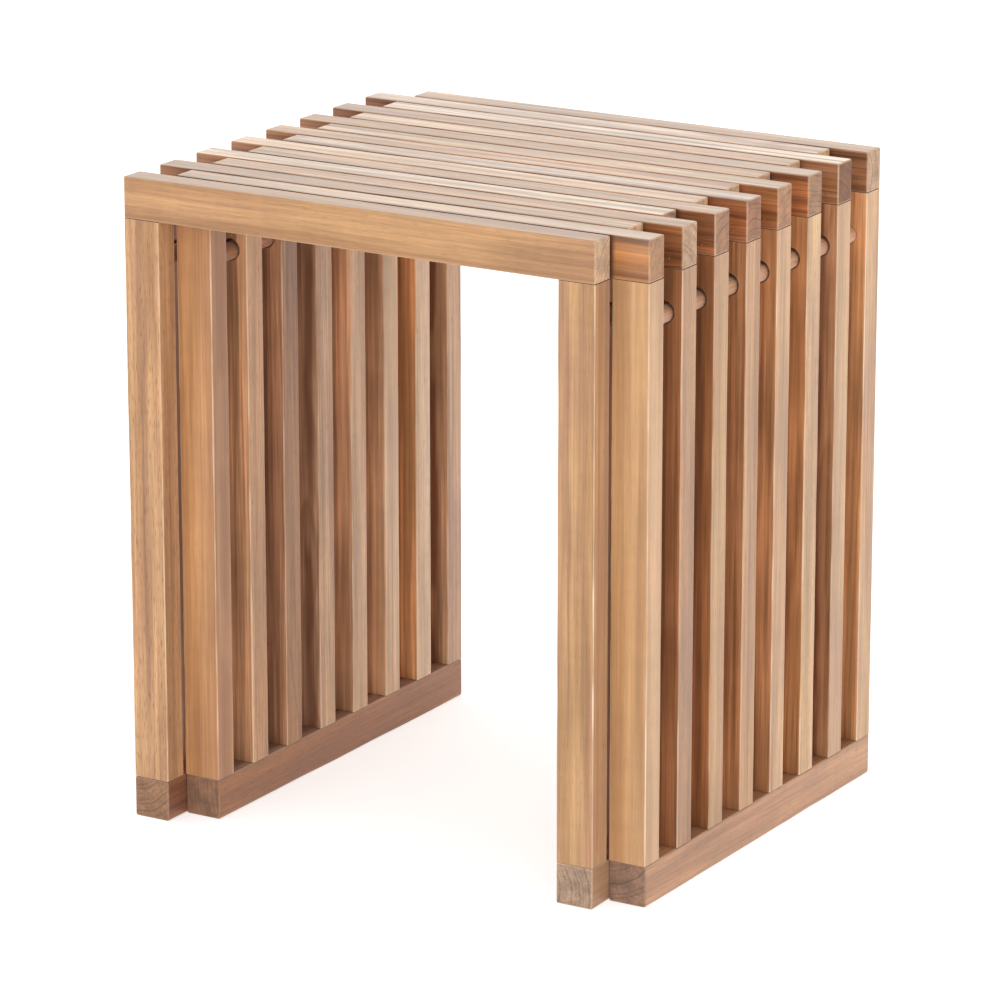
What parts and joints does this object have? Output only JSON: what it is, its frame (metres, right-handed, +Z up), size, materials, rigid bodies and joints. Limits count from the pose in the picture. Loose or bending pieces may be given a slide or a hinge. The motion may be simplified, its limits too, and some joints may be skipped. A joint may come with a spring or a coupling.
{
  "type": "extendable slatted stool",
  "caption": "Slatted wooden shower stool made of two interleaved comb frames on floor rails, which slide apart to make a bench.",
  "frame": {"origin": "on the floor, at the centre of the closed stool's footprint", "axes": "+Z up, +X the way the right half slides out and along the slats, -Y towards the front"},
  "size_m": [0.3908, 0.34, 0.45],
  "materials": {
    "wood_honey": "honey-toned oiled hardwood, fine straight grain",
    "wood_sand": "pale sandy oiled hardwood with grey-brown streaks",
    "wood_rose": "pinkish grey-brown oiled hardwood with diagonal figure",
    "wood_chestnut": "red-brown oiled hardwood, satin",
    "wood_umber": "dark brown oiled hardwood, satin",
    "wood_birch": "pale turned rod, sanded and lightly oiled"
  },
  "bodies": {
    "left_half": {"left_half_slat_1": "wood_honey", "left_half_slat_2": "wood_sand", "left_half_slat_3": "wood_rose", "left_half_slat_4": "wood_sand", "left_half_slat_5": "wood_sand", "left_half_slat_6": "wood_rose", "left_half_slat_7": "wood_sand", "left_half_slat_8": "wood_sand", "left_half_outer_leg_1": "wood_honey", "left_half_outer_leg_2": "wood_chestnut", "left_half_outer_leg_3": "wood_umber", "left_half_outer_leg_4": "wood_chestnut", "left_half_outer_leg_5": "wood_umber", "left_half_outer_leg_6": "wood_chestnut", "left_half_outer_leg_7": "wood_umber", "left_half_outer_leg_8": "wood_umber", "left_half_inner_leg_1": "wood_honey", "left_half_inner_leg_2": "wood_rose", "left_half_inner_leg_3": "wood_chestnut", "left_half_inner_leg_4": "wood_sand", "left_half_inner_leg_5": "wood_rose", "left_half_inner_leg_6": "wood_chestnut", "left_half_inner_leg_7": "wood_sand", "left_half_inner_leg_8": "wood_rose", "left_half_outer_rail": "wood_rose", "left_half_inner_rail": "wood_rose", "left_half_outer_dowel": "wood_birch", "left_half_inner_dowel": "wood_birch"},
    "right_half": {"right_half_slat_1": "wood_sand", "right_half_slat_2": "wood_rose", "right_half_slat_3": "wood_sand", "right_half_slat_4": "wood_sand", "right_half_slat_5": "wood_rose", "right_half_slat_6": "wood_sand", "right_half_slat_7": "wood_sand", "right_half_slat_8": "wood_honey", "right_half_outer_leg_1": "wood_honey", "right_half_outer_leg_2": "wood_rose", "right_half_outer_leg_3": "wood_sand", "right_half_outer_leg_4": "wood_chestnut", "right_half_outer_leg_5": "wood_sand", "right_half_outer_leg_6": "wood_honey", "right_half_outer_leg_7": "wood_umber", "right_half_outer_leg_8": "wood_sand", "right_half_inner_leg_1": "wood_honey", "right_half_inner_leg_2": "wood_umber", "right_half_inner_leg_3": "wood_chestnut", "right_half_inner_leg_4": "wood_umber", "right_half_inner_leg_5": "wood_umber", "right_half_inner_leg_6": "wood_chestnut", "right_half_inner_leg_7": "wood_honey", "right_half_inner_leg_8": "wood_umber", "right_half_outer_rail": "wood_rose", "right_half_inner_rail": "wood_rose", "right_half_outer_dowel": "wood_birch", "right_half_inner_dowel": "wood_birch"}
  },
  "joints": [
    {"name": "right_half_slide", "type": "slide", "parent": "left_half", "child": "right_half", "axis": [1, 0, 0], "range_m": [0, 0.2795]}
  ]
}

------------------------------

PROBLEM DETAILS:
Restate the whole of the material exactly.

RESPONSE FOR THIS EXERCISE:
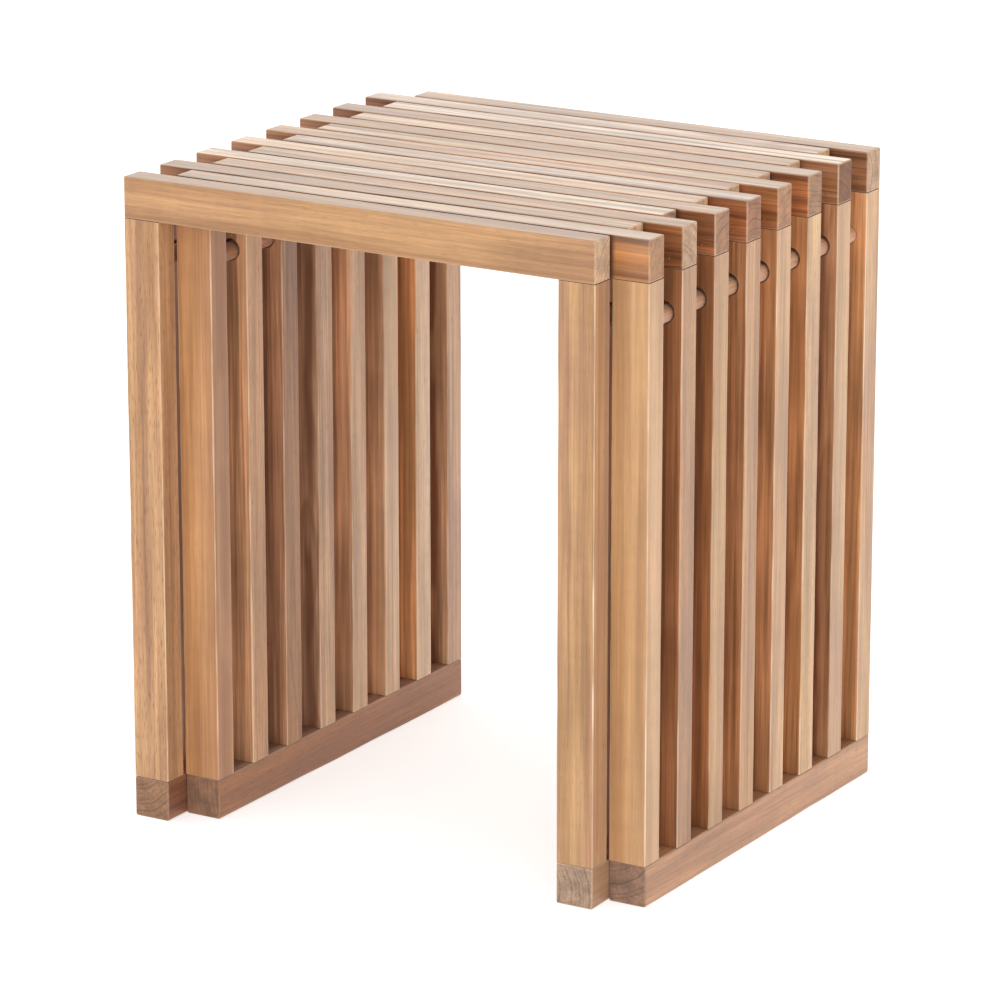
What parts and joints does this object have? Output only JSON: what it is, its frame (metres, right-handed, +Z up), size, materials, rigid bodies and joints. Limits count from the pose in the picture. Loose or bending pieces may be given a slide or a hinge. The motion may be simplified, its limits too, and some joints may be skipped. A joint may come with a spring or a coupling.
{
  "type": "extendable slatted stool",
  "caption": "Slatted wooden shower stool made of two interleaved comb frames on floor rails, which slide apart to make a bench.",
  "frame": {"origin": "on the floor, at the centre of the closed stool's footprint", "axes": "+Z up, +X the way the right half slides out and along the slats, -Y towards the front"},
  "size_m": [0.3908, 0.34, 0.45],
  "materials": {
    "wood_honey": "honey-toned oiled hardwood, fine straight grain",
    "wood_sand": "pale sandy oiled hardwood with grey-brown streaks",
    "wood_rose": "pinkish grey-brown oiled hardwood with diagonal figure",
    "wood_chestnut": "red-brown oiled hardwood, satin",
    "wood_umber": "dark brown oiled hardwood, satin",
    "wood_birch": "pale turned rod, sanded and lightly oiled"
  },
  "bodies": {
    "left_half": {"left_half_slat_1": "wood_honey", "left_half_slat_2": "wood_sand", "left_half_slat_3": "wood_rose", "left_half_slat_4": "wood_sand", "left_half_slat_5": "wood_sand", "left_half_slat_6": "wood_rose", "left_half_slat_7": "wood_sand", "left_half_slat_8": "wood_sand", "left_half_outer_leg_1": "wood_honey", "left_half_outer_leg_2": "wood_chestnut", "left_half_outer_leg_3": "wood_umber", "left_half_outer_leg_4": "wood_chestnut", "left_half_outer_leg_5": "wood_umber", "left_half_outer_leg_6": "wood_chestnut", "left_half_outer_leg_7": "wood_umber", "left_half_outer_leg_8": "wood_umber", "left_half_inner_leg_1": "wood_honey", "left_half_inner_leg_2": "wood_rose", "left_half_inner_leg_3": "wood_chestnut", "left_half_inner_leg_4": "wood_sand", "left_half_inner_leg_5": "wood_rose", "left_half_inner_leg_6": "wood_chestnut", "left_half_inner_leg_7": "wood_sand", "left_half_inner_leg_8": "wood_rose", "left_half_outer_rail": "wood_rose", "left_half_inner_rail": "wood_rose", "left_half_outer_dowel": "wood_birch", "left_half_inner_dowel": "wood_birch"},
    "right_half": {"right_half_slat_1": "wood_sand", "right_half_slat_2": "wood_rose", "right_half_slat_3": "wood_sand", "right_half_slat_4": "wood_sand", "right_half_slat_5": "wood_rose", "right_half_slat_6": "wood_sand", "right_half_slat_7": "wood_sand", "right_half_slat_8": "wood_honey", "right_half_outer_leg_1": "wood_honey", "right_half_outer_leg_2": "wood_rose", "right_half_outer_leg_3": "wood_sand", "right_half_outer_leg_4": "wood_chestnut", "right_half_outer_leg_5": "wood_sand", "right_half_outer_leg_6": "wood_honey", "right_half_outer_leg_7": "wood_umber", "right_half_outer_leg_8": "wood_sand", "right_half_inner_leg_1": "wood_honey", "right_half_inner_leg_2": "wood_umber", "right_half_inner_leg_3": "wood_chestnut", "right_half_inner_leg_4": "wood_umber", "right_half_inner_leg_5": "wood_umber", "right_half_inner_leg_6": "wood_chestnut", "right_half_inner_leg_7": "wood_honey", "right_half_inner_leg_8": "wood_umber", "right_half_outer_rail": "wood_rose", "right_half_inner_rail": "wood_rose", "right_half_outer_dowel": "wood_birch", "right_half_inner_dowel": "wood_birch"}
  },
  "joints": [
    {"name": "right_half_slide", "type": "slide", "parent": "left_half", "child": "right_half", "axis": [1, 0, 0], "range_m": [0, 0.2795]}
  ]
}